In the US we have our freedom mythos, but freedom for who,
for what, why? Practically speaking, freedom seems to be only for those who get
power; the rest have to suck it up. The Civil War was our version of riots in
the Egyptian street and it’s plain to see that for many that war is far from
over. There is not much difference politically between the current US and the
current Egypt or Iraq.
Democracy is in tension with freedom because once a majority
rules, it precludes freedom for the minority. Any democracy contains the seeds
of its own undoing then; it will only last as long as those who get power
respect minority rights or a rule of law. And rule of law is anathema to the
theocratically or ideologically inclined. Laws are seen by these folks simply
as means to entrenching power. I just wonder why people can’t allow each other
to exist with different views? Why the propensity for a zero sum outcome? I can
let all churchgoers and abortion getters live; they don’t hurt me; why does any
of this have to be all or nothing?
All these tensions and contradictions are inherent in human
behavior in general, not just the US; Machiavelli, power and control these
issues come up in everything, not just religion. Study baboons and you’ll have
people pretty well figured out.
As an example of what the world is up against, we are having
to deal with people who think the sun revolves around the earth, that Adam and
Eve lived with the dinosaurs, that there is no need to steward the earth now as
all is about some after life. If these Gods are so powerful, why are they
letting people behave in such immoral ways? Why are they letting the world go
to hell in a hand basket? What kind of crazy game is it that people are
supposed to have so much faith in? Well, this is about people after all, not
gods, people are the ones creating the mess. People are the ones behind it all,
not gods. Gods are just a smokescreen, a Wizard of Oz fog machine to deflect
responsibility for humanity’s own actions.

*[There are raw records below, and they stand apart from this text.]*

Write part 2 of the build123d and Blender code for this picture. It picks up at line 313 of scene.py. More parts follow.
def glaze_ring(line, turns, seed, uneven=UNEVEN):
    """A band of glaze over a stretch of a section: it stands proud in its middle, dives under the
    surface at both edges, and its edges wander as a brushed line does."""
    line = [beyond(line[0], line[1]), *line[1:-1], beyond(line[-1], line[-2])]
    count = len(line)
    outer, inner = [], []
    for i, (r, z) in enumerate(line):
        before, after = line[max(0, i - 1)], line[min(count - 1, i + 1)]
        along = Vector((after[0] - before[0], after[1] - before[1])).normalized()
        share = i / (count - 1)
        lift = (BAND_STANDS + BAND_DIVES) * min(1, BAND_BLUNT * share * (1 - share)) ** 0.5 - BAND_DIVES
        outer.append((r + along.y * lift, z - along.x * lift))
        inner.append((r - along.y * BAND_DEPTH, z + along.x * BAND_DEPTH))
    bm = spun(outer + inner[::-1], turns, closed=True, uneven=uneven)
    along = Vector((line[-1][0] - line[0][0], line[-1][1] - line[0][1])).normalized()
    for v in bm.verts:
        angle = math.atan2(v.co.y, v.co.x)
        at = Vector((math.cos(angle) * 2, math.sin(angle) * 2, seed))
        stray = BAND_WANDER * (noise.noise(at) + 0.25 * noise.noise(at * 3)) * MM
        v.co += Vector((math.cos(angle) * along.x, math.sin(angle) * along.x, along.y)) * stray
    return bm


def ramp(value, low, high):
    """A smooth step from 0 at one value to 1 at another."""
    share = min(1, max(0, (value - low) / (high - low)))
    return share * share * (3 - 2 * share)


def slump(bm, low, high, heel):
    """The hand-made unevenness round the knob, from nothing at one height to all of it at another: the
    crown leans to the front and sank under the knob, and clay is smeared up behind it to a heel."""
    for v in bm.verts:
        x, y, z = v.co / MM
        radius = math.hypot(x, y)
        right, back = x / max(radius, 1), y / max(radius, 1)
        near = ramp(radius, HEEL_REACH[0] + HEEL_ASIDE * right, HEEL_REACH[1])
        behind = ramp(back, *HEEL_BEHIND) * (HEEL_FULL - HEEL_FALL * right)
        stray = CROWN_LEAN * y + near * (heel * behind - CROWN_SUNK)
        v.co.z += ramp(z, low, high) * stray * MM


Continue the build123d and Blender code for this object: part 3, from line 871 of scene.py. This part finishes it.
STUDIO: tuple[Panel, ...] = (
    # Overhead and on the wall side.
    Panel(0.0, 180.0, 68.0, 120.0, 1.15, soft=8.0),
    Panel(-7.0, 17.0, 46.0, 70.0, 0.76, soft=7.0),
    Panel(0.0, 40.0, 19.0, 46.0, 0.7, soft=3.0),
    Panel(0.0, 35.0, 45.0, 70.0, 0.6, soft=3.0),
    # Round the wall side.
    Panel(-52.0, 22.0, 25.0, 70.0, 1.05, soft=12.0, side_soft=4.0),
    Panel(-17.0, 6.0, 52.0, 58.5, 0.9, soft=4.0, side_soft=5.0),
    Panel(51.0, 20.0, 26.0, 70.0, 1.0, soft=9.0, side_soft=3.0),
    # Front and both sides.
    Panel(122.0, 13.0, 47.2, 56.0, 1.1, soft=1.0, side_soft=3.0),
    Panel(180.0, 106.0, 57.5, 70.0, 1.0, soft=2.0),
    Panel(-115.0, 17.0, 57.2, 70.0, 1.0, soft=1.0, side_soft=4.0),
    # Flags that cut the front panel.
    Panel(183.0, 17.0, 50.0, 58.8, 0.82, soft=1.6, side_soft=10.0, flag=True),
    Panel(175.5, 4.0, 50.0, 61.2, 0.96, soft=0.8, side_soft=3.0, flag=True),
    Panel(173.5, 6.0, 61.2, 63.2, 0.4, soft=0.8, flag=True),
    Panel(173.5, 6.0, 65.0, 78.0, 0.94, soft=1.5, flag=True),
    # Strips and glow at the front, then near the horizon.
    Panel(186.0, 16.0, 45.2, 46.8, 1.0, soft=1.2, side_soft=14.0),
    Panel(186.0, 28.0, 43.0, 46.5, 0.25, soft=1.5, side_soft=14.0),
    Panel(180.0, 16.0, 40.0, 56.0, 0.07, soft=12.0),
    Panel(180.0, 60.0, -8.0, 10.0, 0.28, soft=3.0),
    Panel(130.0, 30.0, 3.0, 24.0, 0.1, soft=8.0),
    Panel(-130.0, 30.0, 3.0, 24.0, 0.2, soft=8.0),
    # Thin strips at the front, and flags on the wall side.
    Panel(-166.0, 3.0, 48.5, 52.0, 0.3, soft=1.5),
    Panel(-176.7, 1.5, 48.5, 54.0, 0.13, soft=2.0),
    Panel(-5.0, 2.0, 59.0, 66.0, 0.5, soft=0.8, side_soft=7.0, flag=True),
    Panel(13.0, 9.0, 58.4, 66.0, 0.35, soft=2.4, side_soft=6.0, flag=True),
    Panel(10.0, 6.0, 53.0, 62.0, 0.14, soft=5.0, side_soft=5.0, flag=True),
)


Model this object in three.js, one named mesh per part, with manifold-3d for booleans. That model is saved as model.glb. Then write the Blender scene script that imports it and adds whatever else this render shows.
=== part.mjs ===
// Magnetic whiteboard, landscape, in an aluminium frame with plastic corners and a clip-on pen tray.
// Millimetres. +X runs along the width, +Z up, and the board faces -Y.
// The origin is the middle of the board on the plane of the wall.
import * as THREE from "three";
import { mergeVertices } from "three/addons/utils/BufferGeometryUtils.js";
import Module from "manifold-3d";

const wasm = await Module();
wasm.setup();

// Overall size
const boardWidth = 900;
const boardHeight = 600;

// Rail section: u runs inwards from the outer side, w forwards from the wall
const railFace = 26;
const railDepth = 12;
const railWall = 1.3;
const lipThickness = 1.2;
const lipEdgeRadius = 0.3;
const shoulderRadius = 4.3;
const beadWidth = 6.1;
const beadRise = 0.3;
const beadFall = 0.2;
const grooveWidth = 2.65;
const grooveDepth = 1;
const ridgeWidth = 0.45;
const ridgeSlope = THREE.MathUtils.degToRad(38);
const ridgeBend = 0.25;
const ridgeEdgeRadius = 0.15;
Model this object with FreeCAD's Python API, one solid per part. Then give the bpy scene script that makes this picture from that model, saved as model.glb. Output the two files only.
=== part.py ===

With my perspective colored by the manufactured fiascos of
the fiscal cliff and the sequester, I arrive at only a more solid opinion that
the human race is incapable of co-existing and that we are doomed to go down in
the flames of internecine warfare of all types.
In Egypt, they have this great Arab Spring, a chance to turn
the tables on a nasty dictatorship and find a brighter future. What do they do?
They find another dictator ASAP. These guys should be on the same team,
everybody getting a seat at the table, ways found to give everyone a bone. What
instead? We see an incapability of being able to work together, the same all or
nothing scenario seen across the whole world. The results? Paralysis and violence.
This all the while species like the rhinoceros, tiger and
leatherback sea turtle face extinction because people cannot cooperate to
behave appropriately when dealing with natural resources. Sensible behavior and
stewardship is trumped by a free-for-all of every dog for himself.
I guess people can find space to be optimists but as far as
I can see, that is pretty much pissing in the ocean.